CBC is a launching a Saturday Night At The Movies-style talk show with a focus Canadian cinema.

Much like the beloved weekly TVOntario series that presented classic movies in tandem with filmmaker and actor interviews, The Filmmakers will feature 30 minutes of director interviews, behind-the-scenes info and roundtable discussions after which a movie will air in its entirety.

But unlike the now-defunct movie strand, all the films featured on The Filmmakers are Canadian and released over the past two decades.

The 11-part series launches on July 22 at 8:30 pm with Atom Egoyan’s 1997 film The Sweet Hereafter and airs every Saturday through September 30.

Other films set to air are Sarah Polley’s Stories We Tell, Don McKellar’s Last Night, Denis Villeneuve’s Incendies, Deepa Mehta’s Water, Xavier Dolan’s I Killed My Mother, Mina Shum’s Double Happiness, Kim Nguyen’s War Witch, Zacharias Kunuk’s Atanarjuat (The Fast Runner), Jennifer Baichwal’s Manufactured Landscapes and Director X’s Across The Line.

“Saturday Night At The Movies created this amazing oral archive of filmmaking, but it wasn’t Canadian,” says host Johanna Schneller, who also hosted Saturday Night At The Movies from 2004 to 2006. “It was mostly American.

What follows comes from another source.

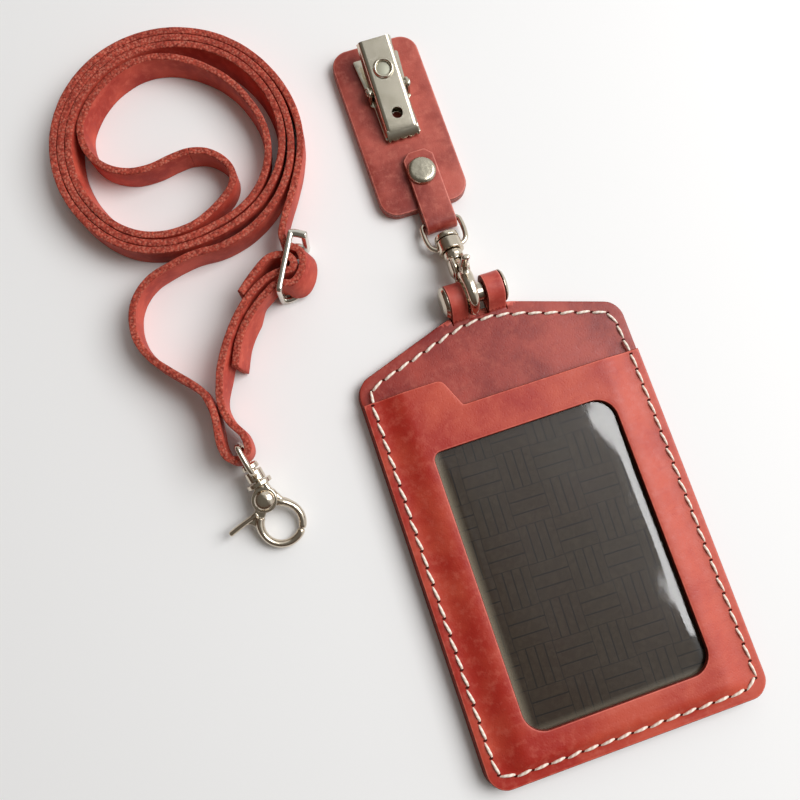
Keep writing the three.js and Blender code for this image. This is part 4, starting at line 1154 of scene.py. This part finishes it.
for prefix, placing, cheek, domed, neck, collar, boss, head, head_low, head_high in (
    ("hook", hook_at, 1.9, 0.5, 2.3, 2.55, 3.35, 3.3, 15.75, 17.3),
    ("clasp", clasp_at, 1.95, 1, 1.9, 3.2, 2.25, 2.15, 15.2, 16.75),
):
    body_mesh = cast(f"{prefix}_body_cast", [
        disc(3.15, 1.0, cheek), disc(3.15, -cheek, -1.0), cut_sheet(neck_outline, -neck, neck, 0.6, 0.6),
        cut_sheet(root_outline, -1.3, 1.3, 0.6, 0.6), ring_bar(-43.2, 68, 68, 1.45),
        lathed([(0, 9.2), (neck, 9.2), (neck + 0.15, 10.6), (collar, 10.75), (collar, 11.9), (0, 11.9)]),
    ], clasp_nickel, room=[disc(2.4, -0.98, 0.98, 0.05)])
    eye_mesh = cast(f"{prefix}_eye_cast", [
        eye_wire, lathed([(0, 12.1), (boss, 12.1), (boss, head_low - 0.4), (0, head_low - 0.4)]),
    ], clasp_nickel, 0.1, 5)
    placed(f"{prefix}_claw", body_mesh, placing, prefix, "nickel", f"{prefix}_body")
    placed(f"{prefix}_lever_gate", gate_mesh, placing, f"{prefix}_trigger", "nickel", f"{prefix}_gate")
    upper = [(radius, cheek + domed * height) for radius, height in ball]
    lower = [(radius, -height) for radius, height in reversed(upper)]
    rivet = moved(turned(lower + [(0.8, -cheek), (0.8, cheek)] + upper, 40, 0.12), shift(*PIVOT))
    post = lathed([
        (0, 10.6), (0.9, 10.6), (0.9, head_low), (head - 0.2, head_low), (head, head_low + 0.3),
        (head - 0.1, head_high - 0.3), (head - 0.6, head_high), (0, head_high + 0.1),
    ], 0.12)
    for name, shell, node in (
        ("ball_rivet", rivet, "rivet"), ("gate_spring", spring_wire, "spring"), ("swivel_post", post, "post"),
    ):
        part = put_together(f"{prefix}_{name}", [moved(shell, placing)], [clasp_nickel])
        wear(part, prefix, "nickel", f"{prefix}_{node}")
    placed(f"{prefix}_wire_eye", eye_mesh, placing, f"{prefix}_loop", "nickel", f"{prefix}_eye")


# The badge pad
# Two layers of leather with burnished edges. The back one goes on as a tongue, down and round the
# hanging clasp's eye and up over the front, where a cap rivet holds it.
PAD_LEFT = -14.7
PAD_RIGHT = 9.2
PAD_LOW = 86.3
PAD_HIGH = 135.2
PAD_BEND = 4.8
TONGUE_LEFT = -5.35
TONGUE_RIGHT = 2.95
TONGUE_Y = 81.5
TONGUE_Z = 2.35
TONGUE_TURN = 1.6
TONGUE_START = 87
tongue_route = Route(
    [(TONGUE_START, LAYER / 2), (84.5, LAYER / 2)]
    + arc(TONGUE_Y, TONGUE_Z, TONGUE_TURN, 270, 90, 30)
    + [(90, TONGUE_Z + TONGUE_TURN), (101.5, TONGUE_Z + TONGUE_TURN)]
)


def round_the_eye(point):
    if point.y >= TONGUE_START or not TONGUE_LEFT - 0.05 < point.x < TONGUE_RIGHT + 0.05:
        return point
    return tongue_route.at(point.x, TONGUE_START - point.y, LAYER / 2 - point.z)


tongue_end = TONGUE_START - tongue_route.length
clipped = 1.9
pad_back_outline = rounded_outline([
    (PAD_LEFT, PAD_LOW, PAD_BEND), (TONGUE_LEFT, PAD_LOW, 0), (TONGUE_LEFT, tongue_end + clipped, 0),
    (TONGUE_LEFT + clipped, tongue_end, 0), (TONGUE_RIGHT - clipped, tongue_end, 0),
    (TONGUE_RIGHT, tongue_end + clipped, 0), (TONGUE_RIGHT, PAD_LOW, 0), (PAD_RIGHT, PAD_LOW, PAD_BEND),
    (PAD_RIGHT, PAD_HIGH, PAD_BEND), (PAD_LEFT, PAD_HIGH, PAD_BEND),
], 0.6)
pad_front_outline = rectangle(PAD_LEFT, PAD_LOW, PAD_RIGHT, PAD_HIGH, PAD_BEND)
pad_edge = cut_leather("pad_edge", (0.2, 0.035, 0.028), (0.46, 0.13, 0.1), (0.62, 0.27, 0.2), 0.3, 0.45)
# The pad is painted much lighter towards the right, as painted window light, and paler at its rim, partly
# wear and partly a painted highlight.
pad_leather = waxed_leather(
    "pad_leather", (0.25, 0.028, 0.018), (0.5, 0.1, 0.07), (0.6, 0.17, 0.12), 90, 0.2, 0.44, rubbed_and_highlit=0.9,
    light_from_right=0.25,
)
for name, sheet, node in (
    ("pad_back_layer", cut_sheet(pad_back_outline, 0, LAYER, 0.28, 0.9, shape=round_the_eye), "pad_back"),
    ("pad_front_layer", cut_sheet(pad_front_outline, LAYER, 2 * LAYER, 0.35, 2), "pad_front"),
):
    wear(put_together(name, [sheet], [pad_leather, pad_edge]), "pad", "leather", node)

cap_nickel = nickel("cap_nickel", (0.52, 0.48, 0.38), 0.2, 0.5)
cap_seat = TONGUE_Z + TONGUE_TURN + LAYER / 2 + 0.02
tab_rivet = turned_piece("cap_rivet", [
    (0, 0.05), (3.4, 0.05), (3.4, 0.75), (1.25, 0.95), (1.25, cap_seat), (3.8, cap_seat),
    (3.8, cap_seat + 0.45), (3.6, cap_seat + 0.95), (3.1, cap_seat + 1.32), (2.7, cap_seat + 1.4),
    (0, cap_seat + 1.46),
], shift(-1.6, 95.5, 0), cap_nickel, 64, 0.3)
wear(sharp_over(tab_rivet, 60), "pad", "nickel", "tab_rivet")


# The bulldog clip
# Pressed from nickel-plated sheet steel and brushed: a flared base with two ears, a channel-shaped
# lever with a toothed lip on its pin, and the torsion spring and rivet between them.
def brushed(name, colour, rough=0.19):
    """Plated sheet with fine strokes along its length, and a little yellow in patches."""
    made = Finish(name)
    strokes = made.noise(1, 3, 0.7, made.mapped((9000, 260, 9000)))
    dim = [channel * 0.7 for channel in colour]
    colour = made.blend(made.spread(strokes, 0.35, 0.7, 0, 0.4), colour, dim)
    colour = made.blend(made.spread(made.noise(210, 3), 0.45, 0.7, 0, 0.4), colour, (0.4, 0.37, 0.27))
    shine = made.spread(strokes, 0.3, 0.7, rough - 0.05, rough + 0.08)
    made.give({"Metallic": 1.0, "Base Color": colour, "Roughness": shine})
    made.bump(strokes, 0.07, 0.00005)
    return made.material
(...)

The CBC saw this opportunity to start a similar oral archive for Canadian movies.”

Additionally, the public broadcaster timed the summer series to follow the Canada 150 anniversary celebrations.

“It’s a really interesting time to look at who gets to tell stories and what the stories are,” Schneller adds, noting the directors represent a cross-section of “women, men, old, young, docs, fiction films, English, French, Inuit.”

“It seemed like a good time to put that kind of breadth and depth of storytelling out there,” she continues. “Canadian filmmaking has always had a DIY aesthetic. A lot of these directors helped finance their own budgets. You have to have a passion to break through the noise of all the American product and I think that is really valued in the world right now.”

In addition to director interviews, each episode features a roundtable talk with various actors, festival programmers and critics, including NOW’s Norman Wilner and Radheyan Simonpillai who appear on episodes three and eight, respectively.

The Filmmakers will be available to view online via cbc.ca/watch.